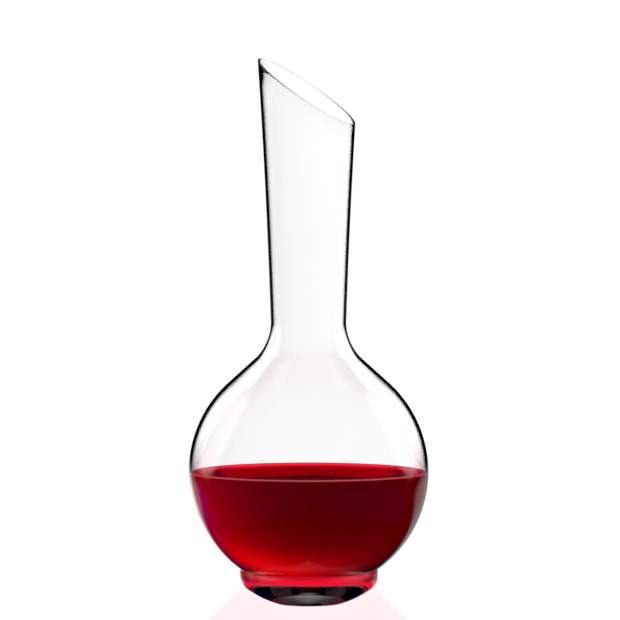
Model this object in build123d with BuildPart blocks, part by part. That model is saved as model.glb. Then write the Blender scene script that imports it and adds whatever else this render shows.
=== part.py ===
from build123d import *
import os
from math import cos, radians, sin, sqrt, tan

# A blown glass wine decanter: a round bulb drawn up into a long flared neck that is cut off on a slant,
# a solid glass foot fused under the bulb, and one 750 mL bottle of wine inside.
# The axis is Z, the table is z = 0, and the low lip that pours is on the +X side.

os.makedirs("parts", exist_ok=True)

# Driving dimensions, mm
bulb_radius = 73.2  # outside of the blown sphere
bulb_centre = 80.5  # height of the sphere's centre above the table
wall = 1.7  # glass, even all over
shoulder_lean = 48  # degrees from the vertical, of the cone between the bulb and the neck
neck_root_radius = 22.6  # where the neck's line meets that cone, before it is rounded
neck_round = 28.7  # radius of the hollow curve at the neck's root
neck_top_radius = 31.1  # outside of the flared neck at the top of the blank
neck_bow = 0.86  # how far the neck's line bows in, which makes the flare open faster at the top
blank_top = 334  # height of the neck before the mouth is cut
mouth_height = 311.7  # where the slanted cut crosses the axis
mouth_slope = 34  # degrees from the horizontal
rim_round = 0.7  # fire-polished edges of the mouth
foot_radius = 42.3
contact_radius = 21  # flat ground ring that stands on the table
foot_heel = 11.8  # height of the corner between the foot's underside and its side, before it is rounded
foot_belly = 60  # radius of the swell of the underside
heel_round = 9.6  # radius of that corner
pontil_radius = 10  # ground hollow in the middle of the underside
pontil_depth = 1
wine_level = 79.5

lean = radians(shoulder_lean)
bowl_radius = bulb_radius - wall
wine_radius = sqrt(bowl_radius**2 - (bulb_centre - wine_level) ** 2)
foot_top = bulb_centre - sqrt(bulb_radius**2 - foot_radius**2)
mouth_plane = Plane((0, 0, mouth_height), z_dir=(sin(radians(mouth_slope)), 0, cos(radians(mouth_slope))))

# Bulb and neck: the outside is revolved as a solid, then the same outline set in by the wall is taken out.
# Above the sphere, a cone tangent to it runs up to the neck.
with BuildPart() as bowl_and_neck:
    for inset, mode in ((0, Mode.ADD), (wall, Mode.SUBTRACT)):
        sphere_radius = bulb_radius - inset
        root_radius = neck_root_radius - inset
        cone_foot = (sphere_radius * cos(lean), bulb_centre + sphere_radius * sin(lean))
        root = (root_radius, cone_foot[1] + (cone_foot[0] - root_radius) / tan(lean))
        top = (neck_top_radius - inset, blank_top)
        with BuildSketch(Plane.YZ):  # so the revolved faces' seam is clear of the lip's lowest point
            with BuildLine():
                ThreePointArc((0, bulb_centre - sphere_radius), (sphere_radius, bulb_centre), cone_foot)
                Line(cone_foot, root)
                SagittaArc(root, top, neck_bow)
                Polyline(top, (0, blank_top), (0, bulb_centre - sphere_radius))
            make_face()
            fillet(vertices().sort_by_distance(root)[0], neck_round + inset)
        revolve(axis=Axis.Z, mode=mode)
    split(bisect_by=mouth_plane, keep=Keep.BOTTOM)
    rim = faces().filter_by(Axis(mouth_plane.origin, mouth_plane.z_dir)).sort_by(Axis.Z)[-1]
    fillet(rim.edges(), rim_round)
bowl_and_neck.part.label = "bowl_and_neck"

# Foot: a thick dish of solid glass whose top is hollowed to the bulb's sphere.
with BuildPart() as foot:
    with BuildSketch(Plane.XZ):
        with BuildLine():
            ThreePointArc((0, pontil_depth), (pontil_radius / 2, pontil_depth * 3 / 4), (pontil_radius, 0))
            Line((pontil_radius, 0), (contact_radius, 0))
            RadiusArc((contact_radius, 0), (foot_radius, foot_heel), -foot_belly)
            Line((foot_radius, foot_heel), (foot_radius, foot_top))
            RadiusArc((foot_radius, foot_top), (0, bulb_centre - bulb_radius), bulb_radius)
            Line((0, bulb_centre - bulb_radius), (0, pontil_depth))
        make_face()
        fillet(vertices().sort_by_distance((foot_radius, foot_heel))[0], heel_round)
    revolve(axis=Axis.Z)
foot.part.label = "foot"

# Wine: it fills the bowl to just under the sphere's middle.
with BuildPart() as wine:
    with BuildSketch(Plane.XZ):
        with BuildLine():
            RadiusArc((0, bulb_centre - bowl_radius), (wine_radius, wine_level), -bowl_radius)
            Polyline((wine_radius, wine_level), (0, wine_level), (0, bulb_centre - bowl_radius))
        make_face()
    revolve(axis=Axis.Z)
wine.part.label = "wine"

for piece in (bowl_and_neck, foot, wine):
    export_step(piece.part, f"parts/{piece.part.label}.step")
    millilitres = piece.part.volume / 1000
    size = piece.part.bounding_box().size
    print(f"{piece.part.label}: {millilitres:.1f} mL of solid, {size.X:.1f} x {size.Y:.1f} x {size.Z:.1f} mm")
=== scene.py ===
import bpy
from math import asin, atan2, cos, degrees, exp, hypot, pi, radians, sin, sqrt, tan
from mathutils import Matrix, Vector


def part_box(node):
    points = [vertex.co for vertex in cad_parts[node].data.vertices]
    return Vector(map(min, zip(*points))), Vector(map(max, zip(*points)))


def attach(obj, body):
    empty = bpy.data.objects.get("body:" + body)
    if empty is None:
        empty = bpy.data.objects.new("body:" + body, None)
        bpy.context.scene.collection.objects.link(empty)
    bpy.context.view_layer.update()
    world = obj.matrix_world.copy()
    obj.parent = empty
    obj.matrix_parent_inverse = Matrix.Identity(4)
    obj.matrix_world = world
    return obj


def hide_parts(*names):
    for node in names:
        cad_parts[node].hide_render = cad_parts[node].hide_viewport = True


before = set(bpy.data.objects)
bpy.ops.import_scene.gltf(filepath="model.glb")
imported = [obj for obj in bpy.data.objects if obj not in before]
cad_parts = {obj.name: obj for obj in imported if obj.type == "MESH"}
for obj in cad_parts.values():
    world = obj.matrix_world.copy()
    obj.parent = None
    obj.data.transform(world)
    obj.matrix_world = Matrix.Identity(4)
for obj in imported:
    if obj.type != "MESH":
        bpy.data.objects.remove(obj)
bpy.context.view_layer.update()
mm = 0.001
profilePoints = 240  # round a full circle
print("frame loaded")

# sizes read from the frame
bowlLow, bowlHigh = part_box("bowl_and_neck")
footLow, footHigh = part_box("foot")
wineLow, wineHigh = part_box("wine")
bulbRadius = (bowlHigh.x - bowlLow.x) / 2
bulbCentre = bowlLow.z + bulbRadius
wallThickness = wineLow.z - bowlLow.z
wineLevel = wineHigh.z
footRadius = (footHigh.x - footLow.x) / 2


def clearSelection():
    bpy.ops.object.select_all(action="DESELECT")


def startProfile(name, radius, centreHeight, keepFrom, keepTo):
    # a circle standing in the XZ plane, cut down to the arc between two angles from level, in
    # degrees, with a little to spare so that a point at either angle stays
    spare = 0.1
    clearSelection()
    bpy.ops.mesh.primitive_circle_add(
        vertices=profilePoints,
        radius=radius,
        location=(0, 0, centreHeight),
        rotation=(pi / 2, 0, 0),
    )
    piece = bpy.context.object
    piece.name = name
    bpy.ops.object.transform_apply(location=True, rotation=True, scale=True)
    for v in piece.data.vertices:
        angle = degrees(atan2(v.co.z - centreHeight, v.co.x))
        v.select = angle < keepFrom - spare or angle > keepTo + spare
    for e in piece.data.edges:
        e.select = False
    bpy.ops.object.mode_set(mode="EDIT")
    bpy.ops.mesh.delete(type="VERT")
    bpy.ops.object.mode_set(mode="OBJECT")
    return piece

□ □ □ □

→ **What the exercise asks**:
Can you give every line above again, exactly as written?

→ **Task result**:
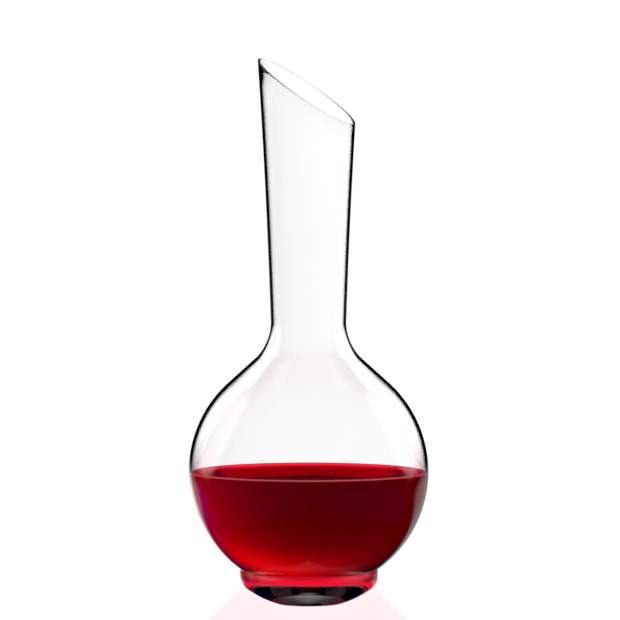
Model this object in build123d with BuildPart blocks, part by part. That model is saved as model.glb. Then write the Blender scene script that imports it and adds whatever else this render shows.
=== part.py ===
from build123d import *
import os
from math import cos, radians, sin, sqrt, tan

# A blown glass wine decanter: a round bulb drawn up into a long flared neck that is cut off on a slant,
# a solid glass foot fused under the bulb, and one 750 mL bottle of wine inside.
# The axis is Z, the table is z = 0, and the low lip that pours is on the +X side.

os.makedirs("parts", exist_ok=True)

# Driving dimensions, mm
bulb_radius = 73.2  # outside of the blown sphere
bulb_centre = 80.5  # height of the sphere's centre above the table
wall = 1.7  # glass, even all over
shoulder_lean = 48  # degrees from the vertical, of the cone between the bulb and the neck
neck_root_radius = 22.6  # where the neck's line meets that cone, before it is rounded
neck_round = 28.7  # radius of the hollow curve at the neck's root
neck_top_radius = 31.1  # outside of the flared neck at the top of the blank
neck_bow = 0.86  # how far the neck's line bows in, which makes the flare open faster at the top
blank_top = 334  # height of the neck before the mouth is cut
mouth_height = 311.7  # where the slanted cut crosses the axis
mouth_slope = 34  # degrees from the horizontal
rim_round = 0.7  # fire-polished edges of the mouth
foot_radius = 42.3
contact_radius = 21  # flat ground ring that stands on the table
foot_heel = 11.8  # height of the corner between the foot's underside and its side, before it is rounded
foot_belly = 60  # radius of the swell of the underside
heel_round = 9.6  # radius of that corner
pontil_radius = 10  # ground hollow in the middle of the underside
pontil_depth = 1
wine_level = 79.5

lean = radians(shoulder_lean)
bowl_radius = bulb_radius - wall
wine_radius = sqrt(bowl_radius**2 - (bulb_centre - wine_level) ** 2)
foot_top = bulb_centre - sqrt(bulb_radius**2 - foot_radius**2)
mouth_plane = Plane((0, 0, mouth_height), z_dir=(sin(radians(mouth_slope)), 0, cos(radians(mouth_slope))))

# Bulb and neck: the outside is revolved as a solid, then the same outline set in by the wall is taken out.
# Above the sphere, a cone tangent to it runs up to the neck.
with BuildPart() as bowl_and_neck:
    for inset, mode in ((0, Mode.ADD), (wall, Mode.SUBTRACT)):
        sphere_radius = bulb_radius - inset
        root_radius = neck_root_radius - inset
        cone_foot = (sphere_radius * cos(lean), bulb_centre + sphere_radius * sin(lean))
        root = (root_radius, cone_foot[1] + (cone_foot[0] - root_radius) / tan(lean))
        top = (neck_top_radius - inset, blank_top)
        with BuildSketch(Plane.YZ):  # so the revolved faces' seam is clear of the lip's lowest point
            with BuildLine():
                ThreePointArc((0, bulb_centre - sphere_radius), (sphere_radius, bulb_centre), cone_foot)
                Line(cone_foot, root)
                SagittaArc(root, top, neck_bow)
                Polyline(top, (0, blank_top), (0, bulb_centre - sphere_radius))
            make_face()
            fillet(vertices().sort_by_distance(root)[0], neck_round + inset)
        revolve(axis=Axis.Z, mode=mode)
    split(bisect_by=mouth_plane, keep=Keep.BOTTOM)
    rim = faces().filter_by(Axis(mouth_plane.origin, mouth_plane.z_dir)).sort_by(Axis.Z)[-1]
    fillet(rim.edges(), rim_round)
bowl_and_neck.part.label = "bowl_and_neck"

# Foot: a thick dish of solid glass whose top is hollowed to the bulb's sphere.
with BuildPart() as foot:
    with BuildSketch(Plane.XZ):
        with BuildLine():
            ThreePointArc((0, pontil_depth), (pontil_radius / 2, pontil_depth * 3 / 4), (pontil_radius, 0))
            Line((pontil_radius, 0), (contact_radius, 0))
            RadiusArc((contact_radius, 0), (foot_radius, foot_heel), -foot_belly)
            Line((foot_radius, foot_heel), (foot_radius, foot_top))
            RadiusArc((foot_radius, foot_top), (0, bulb_centre - bulb_radius), bulb_radius)
            Line((0, bulb_centre - bulb_radius), (0, pontil_depth))
        make_face()
        fillet(vertices().sort_by_distance((foot_radius, foot_heel))[0], heel_round)
    revolve(axis=Axis.Z)
foot.part.label = "foot"

# Wine: it fills the bowl to just under the sphere's middle.
with BuildPart() as wine:
    with BuildSketch(Plane.XZ):
        with BuildLine():
            RadiusArc((0, bulb_centre - bowl_radius), (wine_radius, wine_level), -bowl_radius)
            Polyline((wine_radius, wine_level), (0, wine_level), (0, bulb_centre - bowl_radius))
        make_face()
    revolve(axis=Axis.Z)
wine.part.label = "wine"

for piece in (bowl_and_neck, foot, wine):
    export_step(piece.part, f"parts/{piece.part.label}.step")
    millilitres = piece.part.volume / 1000
    size = piece.part.bounding_box().size
    print(f"{piece.part.label}: {millilitres:.1f} mL of solid, {size.X:.1f} x {size.Y:.1f} x {size.Z:.1f} mm")
=== scene.py ===
import bpy
from math import asin, atan2, cos, degrees, exp, hypot, pi, radians, sin, sqrt, tan
from mathutils import Matrix, Vector


def part_box(node):
    points = [vertex.co for vertex in cad_parts[node].data.vertices]
    return Vector(map(min, zip(*points))), Vector(map(max, zip(*points)))


def attach(obj, body):
    empty = bpy.data.objects.get("body:" + body)
    if empty is None:
        empty = bpy.data.objects.new("body:" + body, None)
        bpy.context.scene.collection.objects.link(empty)
    bpy.context.view_layer.update()
    world = obj.matrix_world.copy()
    obj.parent = empty
    obj.matrix_parent_inverse = Matrix.Identity(4)
    obj.matrix_world = world
    return obj


def hide_parts(*names):
    for node in names:
        cad_parts[node].hide_render = cad_parts[node].hide_viewport = True


before = set(bpy.data.objects)
bpy.ops.import_scene.gltf(filepath="model.glb")
imported = [obj for obj in bpy.data.objects if obj not in before]
cad_parts = {obj.name: obj for obj in imported if obj.type == "MESH"}
for obj in cad_parts.values():
    world = obj.matrix_world.copy()
    obj.parent = None
    obj.data.transform(world)
    obj.matrix_world = Matrix.Identity(4)
for obj in imported:
    if obj.type != "MESH":
        bpy.data.objects.remove(obj)
bpy.context.view_layer.update()
mm = 0.001
profilePoints = 240  # round a full circle
print("frame loaded")

# sizes read from the frame
bowlLow, bowlHigh = part_box("bowl_and_neck")
footLow, footHigh = part_box("foot")
wineLow, wineHigh = part_box("wine")
bulbRadius = (bowlHigh.x - bowlLow.x) / 2
bulbCentre = bowlLow.z + bulbRadius
wallThickness = wineLow.z - bowlLow.z
wineLevel = wineHigh.z
footRadius = (footHigh.x - footLow.x) / 2


def clearSelection():
    bpy.ops.object.select_all(action="DESELECT")


def startProfile(name, radius, centreHeight, keepFrom, keepTo):
    # a circle standing in the XZ plane, cut down to the arc between two angles from level, in
    # degrees, with a little to spare so that a point at either angle stays
    spare = 0.1
    clearSelection()
    bpy.ops.mesh.primitive_circle_add(
        vertices=profilePoints,
        radius=radius,
        location=(0, 0, centreHeight),
        rotation=(pi / 2, 0, 0),
    )
    piece = bpy.context.object
    piece.name = name
    bpy.ops.object.transform_apply(location=True, rotation=True, scale=True)
    for v in piece.data.vertices:
        angle = degrees(atan2(v.co.z - centreHeight, v.co.x))
        v.select = angle < keepFrom - spare or angle > keepTo + spare
    for e in piece.data.edges:
        e.select = False
    bpy.ops.object.mode_set(mode="EDIT")
    bpy.ops.mesh.delete(type="VERT")
    bpy.ops.object.mode_set(mode="OBJECT")
    return piece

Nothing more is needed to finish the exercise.